Andreas Wolf sang Hercules, his elegant bass-baritone generally well projected despite some weakness in the lower register. He offered a committed and convincing portrayal of a powerful demigod unable to accept either old age or a woman’s rejection.
Julie Fuchs was an outstanding Juno, her soprano rich and golden-toned, lending the character considerable charisma. Her stage presence was commanding, and her Act one aria “Su portatemi, o venti” was thrilling, delivered with impressive coloratura.
Sandrine Piau sang Venus, drawing on her profound stylistic knowledge and a light, silvery soprano that remains remarkably fresh and luminous. Her interpretation was charming, knowingly humorous, yet always elegant and worthy of the goddess.
Among the young lovers, Alasdair Kent’s Hyllo won over the audience with his exceptionally high tenor in the haute-contre tradition. His aria “Ahi che pena è gelosia” at the beginning of Act four brought the performance to a standstill and earned prolonged applause.

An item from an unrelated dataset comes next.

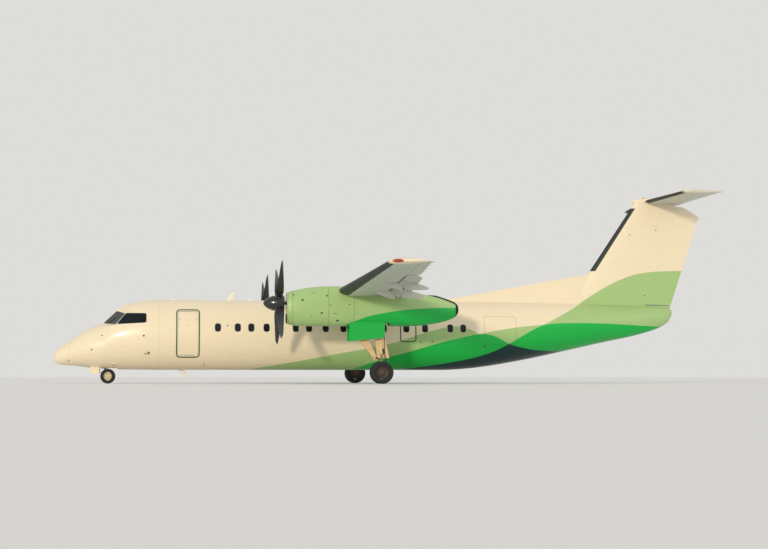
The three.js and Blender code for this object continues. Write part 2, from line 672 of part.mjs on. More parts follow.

Ana Vieira Leite sang Iole with a silvery soprano and partnered Kent effectively in their duets. Deepa Johnny brought gravitas to Dejanira with her deep and beautiful mezzo-soprano, while Alex Rosen was authoritative and suitably resonant as both Neptune and the shade of King Eutyro. Marcel Beekman as Dejanira’s servant Licco, provided comic relief with his trumpet-like tenor, though his Italian vowel pronunciation occasionally sounded peculiar. All the remaining singers contributed significantly to the success of the evening.